From: Daniel P . Berrangé
Subject: Re: Upstream QEMU guest support policy ? Re: [PATCH v3 0/2] spapr: Use vIOMMU translation for virtio by default
Date: Thu, 12 Mar 2020 09:47:46 +0000
User-agent: Mutt/1.13.3 (2020-01-12)

On Thu, Mar 12, 2020 at 12:08:47PM +1100, David Gibson wrote:
> On Wed, Mar 11, 2020 at 10:01:27AM +0000, Daniel P. Berrangé wrote:
> 65;5803;1c> On Wed, Mar 11, 2020 at 12:12:47PM +1100, David Gibson wrote:
> > > On Tue, Mar 10, 2020 at 11:43:43AM +0000, Daniel P. Berrangé wrote:
> > > > On Thu, Mar 05, 2020 at 03:30:07PM +1100, David Gibson wrote:
> > > > > Upcoming Secure VM support for pSeries machines introduces some
> > > > > complications for virtio, since the transfer buffers need to be
> > > > > explicitly shared so that the hypervisor can access them.
> > > > > 
> > > > > While it's not strictly speaking dependent on it, the fact that virtio
> > > > > devices bypass normal platform IOMMU translation complicates the issue
> > > > > on the guest side.  Since there are some significan downsides to
> > > > > bypassing the vIOMMU anyway, let's just disable that.
> > > > > 
> > > > > There's already a flag to do this in virtio, just turn it on by
> > > > > default for forthcoming pseries machine types.
> > > > 
> > > > Breaking existing guest OS to support a new secure VM feature that
> > > > may not even be used/wanted doesn't seems like a sensible tradeoff
> > > > for default out of the box behaviour.
> > > > 
> > > > IOW, if Secure VM needs this, can we tie the change in virtio and
> > > > IOMMU defaults to the machine type flag that enables the use of
> > > > Secure VM.
> > > 
> > > There is no such flag.
> > > 
> > > In the POWER secure VM model, the secure mode option isn't something
> > > that's constructed in when the hypervisor builds the VM.  Instead the
> > > VM is started normally and transitions itself to secure mode by
> > > talking directly with the ultravisor (it then uses TPM shenannigans to
> > > safely get the keys to its real storage backend(s)).
> > 
> > This is pretty suprising to me.
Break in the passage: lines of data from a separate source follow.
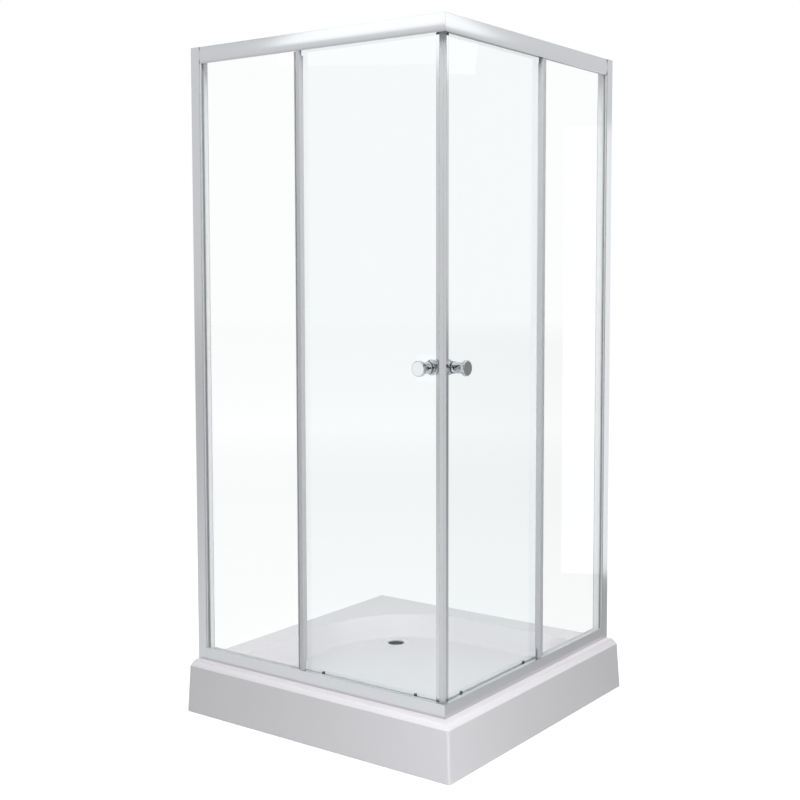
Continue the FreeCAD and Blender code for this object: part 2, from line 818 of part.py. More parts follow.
def glazing_strips():
    """Strips that bed the fixed panes in the bottom rails and wedge them in the top rails."""
    base = "sill_base"
    low, high = "(frame_setback + profile_wall)", WEB_FACE
    bed = long_profile([
        (low, base), (high, base), (high, "sill_web_height"),
        (f"{FIXED_FACE} + pane", "sill_web_height"), (f"{FIXED_FACE} + pane", "fixed_pane_low"),
        (FIXED_FACE, "fixed_pane_low"), (FIXED_FACE, "sill_height"), (low, "sill_height"),
    ], DECK, FIXED_START, FIXED_END, mitred=False)
    wedge = box(
        FIXED_START, f"{FIXED_FACE} + pane", f"{HEADER_LOW} + header_web_gap",
        f"{FIXED_END} - {FIXED_START}", f"{WEB_FACE} - {FIXED_FACE} - pane", "strip_height",
    )
    add_node("glazing_strips", group(bed, wedge, mirrored(bed), mirrored(wedge)))


def sill_infills():
    """Snap-in strips that close the empty pocket of the bottom rails in front of the doors."""
    low, high = "(frame_setback + profile_wall)", WEB_FACE
    base = "(sill_height - infill_thickness)"
    strip = long_profile(
        [(low, base), (high, base), (high, "sill_height"), (low, "sill_height")],
        DECK, f"({FIXED_END} + slide_gap)", RAIL_END,
    )
    add_node("sill_infills", group(strip, mirrored(strip)))


def corner_connectors():
    """L-shaped blocks inside the rails that join the two sides at the corner."""
    low, high = "(frame_setback + profile_wall + slide_gap)", f"({WEB_FACE} - slide_gap)"
    top_low = "(frame_setback + header_bulge + header_wall + slide_gap)"
    for name, near, z in (
        ("bottom_corner_connector", low, "(deck_height + sill_base)"),
        ("top_corner_connector", top_low, "(overall_height - header_wall - connector_height)"),
    ):
        body = new_body(z=z)
        pad(body, outline(body, "XY_Plane", [
            (along("connector_reach"), near), (along(near), near), (along(near), "connector_reach"),
            (along(high), "connector_reach"), (along(high), high), (along("connector_reach"), high),
        ]), "connector_height")
        add_node(name, body)


def jamb_screws():
    """Pan-head screws through the wall profiles into the jambs, three to each side."""
    face = "(frame_setback + wall_profile_depth)"
    screws = [
        turned([
            ("0", "0"), ("jamb_screw_radius", "0"), ("jamb_screw_radius", "jamb_screw_length"),
            ("jamb_screw_head_radius", "jamb_screw_length"),
            ("jamb_screw_head_radius", "jamb_screw_length + jamb_screw_head_height"),
            ("0", "jamb_screw_length + jamb_screw_head_height"),
        ], "jamb_screw_inset", f"{face} - jamb_screw_length", z)
        for z in jamb_screw_heights()
    ]
    add_node("jamb_screws", group(*screws, *[mirrored(screw) for screw in screws]))


def edge_seal(edge, direction, face, fin_face, low, high, fin_low, fin_high):
    """A clip round a pane's upright edge with a fin across the gap to the other pane.

    direction is 1 where the clip's base lies on the corner side of the edge, else -1.
    """
    def x(distance):
        return f"({edge} + ({direction}) * ({distance}))"

    near, far = f"({face} - seal_wall)", f"({face} + pane + seal_wall)"
    body = new_body(z=low)
    clip = [
        (x("seal_base"), near), (x("seal_base"), far), (x("-seal_grip"), far),
        (x("-seal_grip"), f"{face} + pane"), (x("0"), f"{face} + pane"), (x("0"), face),
        (x("-seal_grip"), face), (x("-seal_grip"), near),
    ]
    fin_root = near if value(fin_face) < value(near) else far
    fin = [
        (x("seal_base"), fin_root), (x("seal_base"), fin_face),
        (x("seal_base - seal_fin"), fin_face), (x("seal_base - seal_fin"), fin_root),
    ]
    pad(body, outline(body, "XY_Plane", clip), f"{high} - {low}")
    pad(body, outline(body, "XY_Plane", fin, f"{fin_low} - {low}"), f"{fin_high} - {fin_low}")
    return body


def fixed_edge_seals():
    """Seals on the free edges of the fixed panes, with a fin that almost meets the door."""
    seal = edge_seal(
        FIXED_END, 1, FIXED_FACE, f"({DOOR_FACE} - slide_gap)",
        f"({SILL_TOP} + slide_gap)", f"({HEADER_LOW} - slide_gap)",
        f"({SILL_TOP} + seal_fin_low)", f"({HEADER_LOW} - seal_fin_top)",
    )
    add_node("fixed_edge_seals", group(seal, mirrored(seal)))


def door_stops():
    """Rubber stops inside the top rails that end the doors' travel."""
    edge = along("(roller_front + roller_spacing + door_travel + wheel_radius + joint_gap)")
    middle = f"({DOOR_INNER} + hanger_thickness + wheel_side_gap + wheel_width / 2)"
    stop = box(
        f"({edge} - stop_length)", f"({middle} - stop_width / 2)",
        "(overall_height - header_wall - stop_height)", "stop_length", "stop_width", "stop_height",
    )
    add_node("door_stops", group(stop, mirrored(stop)))


# ---- Sliding doors, one side, mirrored for the other ----

ROLLERS = {"front": "roller_front", "back": "(roller_front + roller_spacing)"}


def door_glass():
    """Door pane, drilled for the knob and for the bolts of its rollers."""
    pane = box(
        along("door_back"), DOOR_FACE, DOOR_LOW,
        "door_back - door_front", "pane", f"{DOOR_TOP} - {DOOR_LOW}",
    )
    before = f"({DOOR_FACE} - pane)"
    holes = [cylinder(along("knob_setback"), before, "knob_height", "knob_gasket_bore", "3 * pane", ALONG_Y)]
    for setback in ROLLERS.values():
        holes.append(
            cylinder(along(setback), before, BOLT_Z, "bolt_sleeve_radius + fit_gap", "3 * pane", ALONG_Y)
        )
        holes.append(cylinder(
            along(f"({setback} + housing_bolt_back)"), before, HOUSING_BOLT_Z,
            "bolt_sleeve_radius + fit_gap", "3 * pane", ALONG_Y,
        ))
    add_pair("door_glass", cut(pane, *holes))


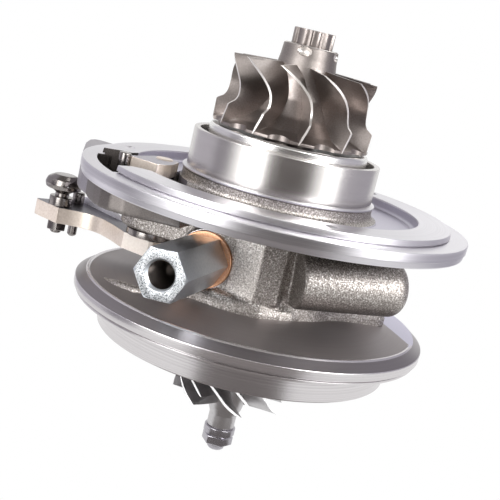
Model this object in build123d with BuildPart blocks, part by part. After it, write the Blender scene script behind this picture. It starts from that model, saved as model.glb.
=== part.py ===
from build123d import *
from math import cos, sin, radians
import os

# Turbo cartridge: bearing housing with its rotor and the vane control lever.
# Millimetres. Z is the shaft axis, up towards the turbine wheel. Z = 0 is the upper face of
# the turbine flange rim. The oil inlet points along -Y and the oil drain along +Y.

# Turbine flange
FLANGE_R = 70.0
FLANGE_STEP_Z = -3.1
FLANGE_STEP = 0.4
FLANGE_LIP_R = 69.3
FLANGE_BOTTOM = -5.3
LAND_OUTER_R = 63.3
LAND_INNER_R = 51.6
LAND_TOP = 2.3
UNDERCUT_R = LAND_OUTER_R - 0.8
UNDERCUT_Z = 0.5
RECESS_FLOOR = -1.8
LAND_HOLE_R = 1.6
LAND_HOLE_PCD_R = LAND_OUTER_R - 5.8
LAND_HOLE_DEPTH = 5.0
LAND_HOLE_ANGLES = (-54.0, 66.0, 186.0)
LAND_EDGE = 0.4
RIM_EDGE = 0.3

# Collar round the turbine wheel
COLLAR_R = 33.7
COLLAR_BORE_R = 31.6
COLLAR_TOP = 17.6
SHOULDER_R = 35.1
SHOULDER_TOP = 3.9
FOOT_R = 38.0
LEDGE_TOP = 10.0
LEDGE_INNER_R = 27.4
NOSE_R = 14.5
NOSE_TOP = 17.0
NOSE_FLOOR = 6.0
COLLAR_EDGE = 0.5

# Neck and disc below the flange
NECK_R = 33.5
NECK_FOOT_Z = -30.4
NECK_FOOT = ((35.2, -31.6), (36.7, -33.8))
FACET_EDGE = (35.3, -77.0)
FACET_END = (33.3, -57.0)
DISH_INNER_R = 37.3
DISH_TOP = -36.5
DISH_OUTER_R = 60.85
DISH_EDGE_Z = -40.0
DISC_R = 64.3
DISC_SHOULDER_Z = -42.4
DISC_BOTTOM = -45.35
REAR_FLAT_Z = -39.9
REAR_FLAT = ((46.5, 19.4), (49.5, 13.3), (61.5, 5.6), (75.0, 24.0), (60.0, 40.0))

# Closed side boss and the skirt that joins it to the disc
SIDE_BOSS_R = 9.6
SIDE_BOSS_START = (22.4, -29.0, -21.4)
SIDE_BOSS_END = (53.4, -6.5, -19.0)
SIDE_BOSS_ROUND = 5.0
SKIRT_TOP = -24.0
SKIRT = ((0.0, 0.0), (29.5, -18.5), (35.9, -7.4), (47.6, 12.7), (41.0, 15.9), (25.0, 20.0))

# Cast lug beside the flange, and the low ridge that runs out over the dish
LUG = (
    (-65.0, -27.5),
    (-75.0, -6.6),
    (-78.3, 2.4),
    (-78.1, 6.0),
    (-76.4, 7.2),
    (-66.0, 7.0),
    (-56.0, 3.0),
    (-56.0, -22.0),
)
LUG_TOP = -0.3
RIDGE = ((-42.0, -36.0, -41.6), (-33.9, -39.7, -39.9), (-27.3, -41.5, -39.3), (-11.9, -35.9, -37.6))
RIDGE_R = 2.4

# Oil space inside the neck
CAVITY_R = 27.0
CAVITY_TOP = 0.0
CAVITY_BOTTOM = -33.0
TUBE_R = 12.5
UPPER_SLOT = (12.0, 9.0, 5.4)
UPPER_SLOT_AT = (0.0, 12.0, 1.8)
LOWER_SLOT = (16.0, 12.0, 9.9)
LOWER_SLOT_AT = (0.0, 14.0, -36.0)
SCAVENGE_R = 11.0
SCAVENGE_TOP = 8.0
SCAVENGE_BOTTOM = 3.0

# Journal bearing
BEARING_BORE_R = 8.0
BEARING_CLEARANCE = 0.05
BEARING_TOP = 2.0
BEARING_BOTTOM = -38.0
BEARING_LAND = 10.0
BEARING_PIN_R = 1.5
BEARING_PIN_Z = -18.0
BEARING_PIN_OUT = 14.0
BEARING_WAIST = 0.8
BEARING_OIL_R = 1.2
JOURNAL_R = 5.0
RUNNING_GAP = 0.03

# Seals on the shaft
SEAL_BORE_R = 9.1
SEAL_HEAD_R = 8.9
TURBINE_RING_Z = 13.0
TURBINE_RING_H = 1.4
TURBINE_RING_IN_R = 7.9
COMP_SEAL_BORE_R = 7.0
FLINGER_R = 6.8
COMP_RING_Z = -51.7
COMP_RING_H = 1.4
COMP_RING_IN_R = 5.9
RING_SIDE_GAP = 0.08
RING_FLOOR_GAP = 0.25
RING_SPLIT = 0.8

# Thrust stage
THRUST_SEAT = -40.95
THRUST_H = 4.0
THRUST_R = 22.0
THRUST_OUTER_GAP = 0.05
THRUST_BORE_R = 5.7
THRUST_WINDOW = (18.0, 6.0)
THRUST_WINDOW_Y = 13.5
THRUST_WELL_R = 15.0
THRUST_WELL_TOP = -36.0
THRUST_AXIAL_GAP = 0.05
COLLAR_FLANGE_R = 8.5
COLLAR_SLEEVE_R = 5.6
SHAFT_STEP_Z = -38.3
SHAFT_THIN_R = 3.2
SHAFT_END = -100.2
DOWEL_R = 1.5
DOWEL_PCD_R = 18.5
DOWEL_TOP = -37.5

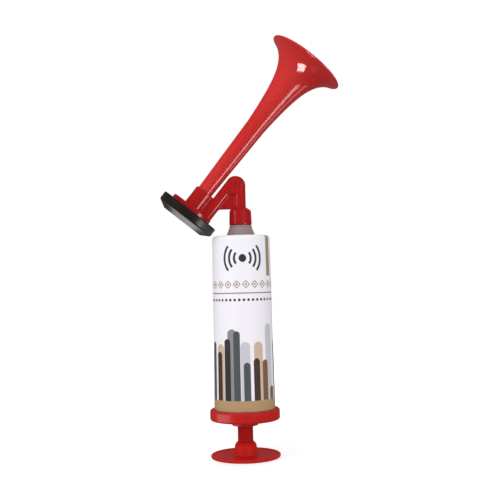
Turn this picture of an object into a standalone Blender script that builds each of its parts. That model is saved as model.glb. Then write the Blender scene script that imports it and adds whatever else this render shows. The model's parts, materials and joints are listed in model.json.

The ability to use secure VM mode surely
> > depends on host hardware features. We would need to be able to block the
> > use of this, in order to allow VMs to be live migrated to hosts which
> > lack the feature. Automatically & silently enabling a feature that
> > has a hardware dependancy is something we aim to avoid, unless the user
> > has opted in via some flag (such as -cpu host, or a -cpu $NAME, that
> > implies the feature).
> 
> That is an excellent point, which I had not previously considered.
> 
> I have confirmed that there is indeed not, at present, a way to
> disable the secure transition.  But, it looks like it's not too late
> to fix it.
> 
> I've discussed with Paul Mackerras, and early in the secure transition
> apparently the UV makes a call to the HV, which is allowed to fail.
> 
> So, we're looking at adding another KVM capability for secure mode.
> It will default to disabled, and until it is explicitly enabled, KVM
> will always fail that call from the UV, effectively preventing guests
> from going into secure mode.
> 
> We can then wire that up to a new spapr cap in qemu, which we can also
> use to configure these virtio defaults.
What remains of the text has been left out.